Флесуа, немного задохнувшись, покопался в выполненных летящим почерком записях секретаря.
— К счастью, вы, мадемуазель, очень точно все запомнили. Читаю: окна и ставни закрыты, шторы задвинуты… комната в полном порядке… И наконец — а это главное, — положение тела дает возможность считать, что мадемуазель Денизо не лежала, а сидела в постели, когда ее ударили, поскольку голова свешивалась с подушки, упираясь в спинку кровати, а одеяло прикрывало тело лишь на уровне груди.
— Об остальном, — добавил комиссар, отложив листки, — я могу только догадываться… Удар был нанесен ножом или каким-то сходным предметом с очень узким лезвием. Впрочем, это подтвердит медицинский эксперт, он же установит точное время преступления… Вы заявили, мадемуазель, что ночью не слышали никакого шума. Я имею в виду даже очень легкий шум, который в тот момент мог не показаться вам чем-то необычным.
— Я ничего не слышала.
— А вы, господин Мезьер?
Сильвен сидел на стуле, согнувшись пополам, уперев локти в колени и положив подбородок на сжатые кулаки. С того момента, как по приказу Флесуа все собрались в гостиной, он не произнес ни слова, не сделал ни одного движения. Было неясно, понял ли он вопрос. Ничто не шелохнулось в его изможденном лице.
— Брат тоже ничего не слышал, — ответила Симона.
Комиссар прошелся взад-вперед, пошлепывая себя по затылку. Маргарита, прижав к лицу скомканный платок, уже не плакала. Она словно одеревенела. Франсуа успел надеть выходной костюм. Но плохо застегнутый галстук с фиксированным узлом висел криво. Он стоял у камина, покачивая праздными руками с огромными ладонями. Лишь время от времени проводил пальцем по влажным усам. Флесуа продолжал:
— Маргарита, вы рассказали мне, что вчера по приказу мадемуазель Денизо — и против обыкновения — оставили открытыми окна на первом этаже. Следовательно, постороннему лицу ничего не стоило проникнуть внутрь дома. Но, с другой стороны, как объяснить тот факт, что жертва, — он невольно перешел на официальный язык, — открыла дверь… незнакомому человеку? Совершенно очевидно, что она хорошо знала посетителя, доверяла ему, а главное — его не опасалась… Известен ли вам хоть один такой человек, не проживающий в «Мениле»?

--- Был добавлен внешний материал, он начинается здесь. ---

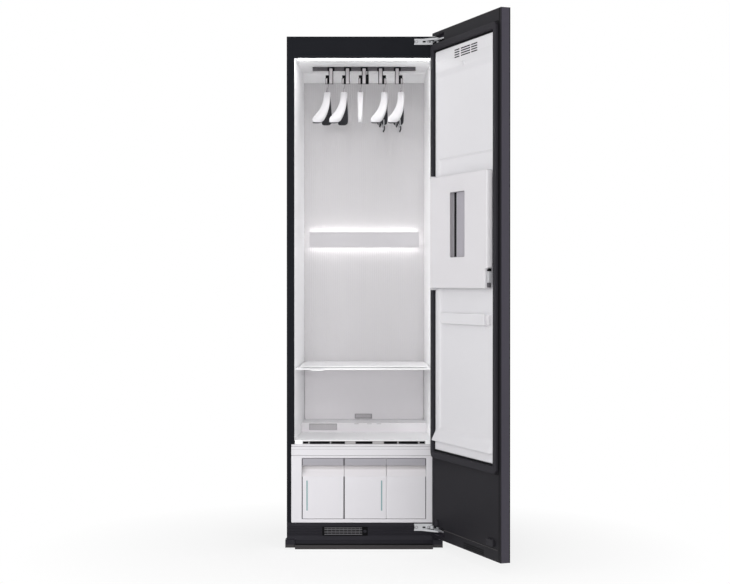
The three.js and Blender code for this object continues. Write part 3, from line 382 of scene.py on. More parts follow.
@dataclass(frozen=True)
class Finish:
    """One finish, with the detail that its nodes add to the colour, the gloss and the relief."""

    name: str
    slot: str
    screen: tuple[int, int, int]
    roughness: float = 0.5
    metallic: float = 0.0
    grain: Grain = Grain.MOULDED
    grain_scale: float = 900.0
    relief: float = 0.08
    mottle: float = 0.03
    specular: float = 0.5
    coat: float = 0.0
    glow: float = 0.0

    def light(self) -> Array:
        """The screen colour, from 0 to 255, as light: ((c + 0.055) / 1.055) ^ 2.4."""
        c = np.array(self.screen) / 255
        return np.where(c <= 0.04045, c / 12.92, ((c + 0.055) / 1.055) ** 2.4)

    def material(self) -> bpy.types.Material:
        """The finish's material, made once.

        Returns:
            The material, whose patterns all read object coordinates.
        """
        title = f"{self.name}_finish"
        known = bpy.data.materials.get(title)
        if known:
            return known
        material = bpy.data.materials.new(title)
        material.use_nodes = True
        tree = material.node_tree
        where = add_node(tree, "TexCoord").outputs["Object"]
        if self.grain in SQUEEZE:
            squeezed = {"Vector": where, "Scale": SQUEEZE[self.grain]}
            where = add_node(tree, "Mapping", squeezed).outputs["Vector"]
        noise = {"Vector": where, "Scale": self.grain_scale, "Detail": 3.0}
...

Поскольку все промолчали, он уточнил:
— Это вопрос прежде всего к вам, Франсуа и Маргарита, только вы можете знать…
Старуха шевельнулась, задвигала губами, сделала усилие, чтобы подняться.
— Вы хотите что-то сказать? — спросил Флесуа.
Он остановился прямо перед ней, и она посмотрела на него с ужасом, словно комиссар мог ее ударить.
— Нет… Я хотела бы выйти. Мне плохо.
— Уведите ее, Франсуа… Пусть отдохнет!.. Приляжет!..
— Спасибо, господин комиссар.
— А я? — спросил Сильвен. — Я могу вернуться в свою комнату?
Он заговорил настолько неожиданно, что все вздрогнули. Старики, уже двинувшиеся было к двери, застыли на месте, поддерживая друг друга.
— Да… разумеется, господин Мезьер. Вы мне больше не нужны.
Франсуа увел Маргариту. Сильвен последовал за ними, держась за мебель.
— Он, кажется, чрезвычайно подавлен, — заметил Флесуа. — Не боитесь, что ваш брат решится на отчаянный шаг?
Симона слегка пожала плечами:
— Что за мысли! Да у него и оружия нет.
— Хватит и крепкой веревки.
— Нет! Нет! Это просто нервное. Пусть придет в себя, комиссар. Разумеется, он горюет. Но, в конце концов, Клодетта была ему пока еще только невестой.